New results from GERDA, published in Nature, on April 5th 2017
(M. Agostini et al, Background-free search for neutrinoless double-beta decay of 76Ge with GERDA)
One unsolved cosmological question is matter dominance over antimatter in the Universe, unexplained by the Standard Model (SM). Many extensions of the SM resolve this by proposing that neutrinos are their own antiparticles. This could be validated via the observation of a rare radioactive decay called neutrinoless double-beta decay (0nbb). Here, a nucleus decays, releasing two electrons (beta particles) and no electron neutrinos. The signature would be the observation of a narrow peak in the energy spectrum of the electrons. Current limits on the half-life of 0nbb decay are at least 15 orders of magnitude longer than the age of the Universe, so high target masses and a low background are needed to detect this rare decay.
GERDA (GERmanium Detector Array) is an experiment designed to search for 0nbb decay located under the Gran Sasso massif in central Italy. Uniquely, it operates in the “zero-background” limit where no events are expected in the region of interest up to its design exposure.The array is composed of germanium detectors in radio-pure liquid argon (LAr), cooled to 90 K. The detectors are enriched in the isotope Ge-76, predicted to decay via 0nbb decay, such that the germanium acts as both source and detector of the decay.
The detectors are assembled in strings, contained in the LAr cryostat, which acts as active shielding. The cryostat is within a water tank, which provides additional passive shielding. There are additional panels of plastic scintillator above the cryostat, to veto muons. This arrangement vetoes background muons, already suppressed by the rock overhead, and effectively suppresses other backgrounds
GERDA is the first low-background germanium experiment to introduce the active LAr shielding. The LAr is now instrumented with photodetectors to veto external background events. These events deposit energy in the liquid argon, producing scintillation light. The light is shifted to the visible region, and detected by the photodetectors. A signal in a photodetector indicates that coincident events detected in the germanium detectors are likely background events, and therefore can be excluded from 0nbb decay analyses.
In the region of interest around Qbb, which defines the amount of energy released by the decay, the function used to fit the data is a combination of a flat background and a peak with width corresponding to the energy resolution. The best fit is no signal events, i.e. no signal for 0nbb decay is observed, with a limit on the half-life at 90% confidence level of T½ > 5.3 x 10^25 yr. GERDA will continue taking data until mid-2019. In the meantime, plans for a next-generation experiment are being made. The recently formed LEGEND collaboration then seeks to upgrade the facility, anticipating a ten-fold initial increase in sensitivity.
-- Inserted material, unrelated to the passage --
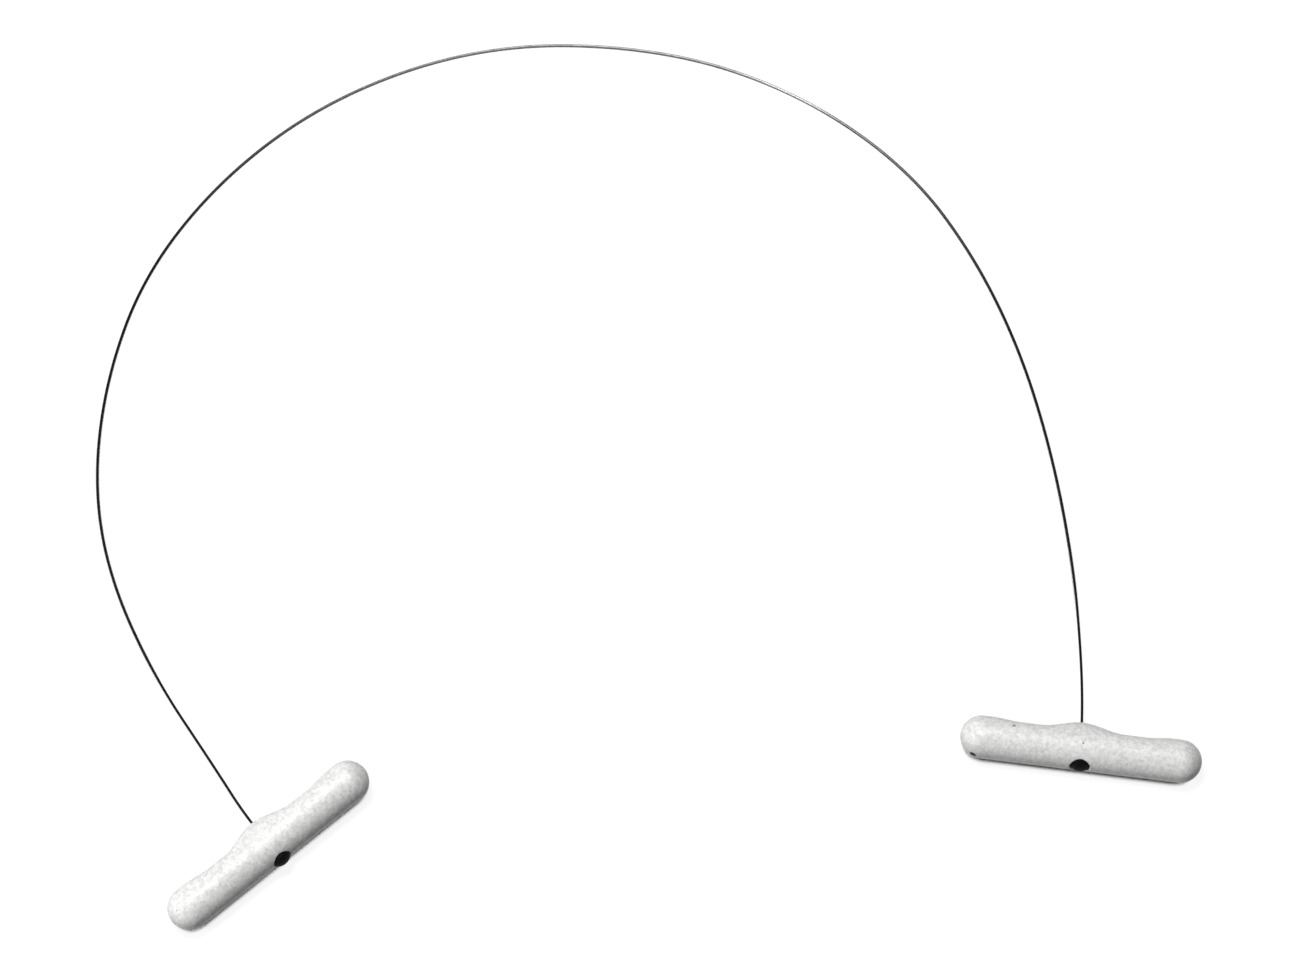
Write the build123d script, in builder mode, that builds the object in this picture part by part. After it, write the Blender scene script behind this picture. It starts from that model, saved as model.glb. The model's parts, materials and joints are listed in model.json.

Figure 1: Energy spectra for the two detector types. The top panel shows the coaxial detector (used in the former Heidelberg-Moscow and IGEX experiments) spectrum, whereas the BEGe (Broad Energy Germanium) detector spectrum is displayed in the bottom. The blue line indicates an expected 2nbb contribution, and the histograms represent the data before the LAr veto (white) and after (grey). The bottom panel contains labels with known background contributions. Inset in the bottom panel shows the magnified region between two potassium lines in the BEGe spectrum.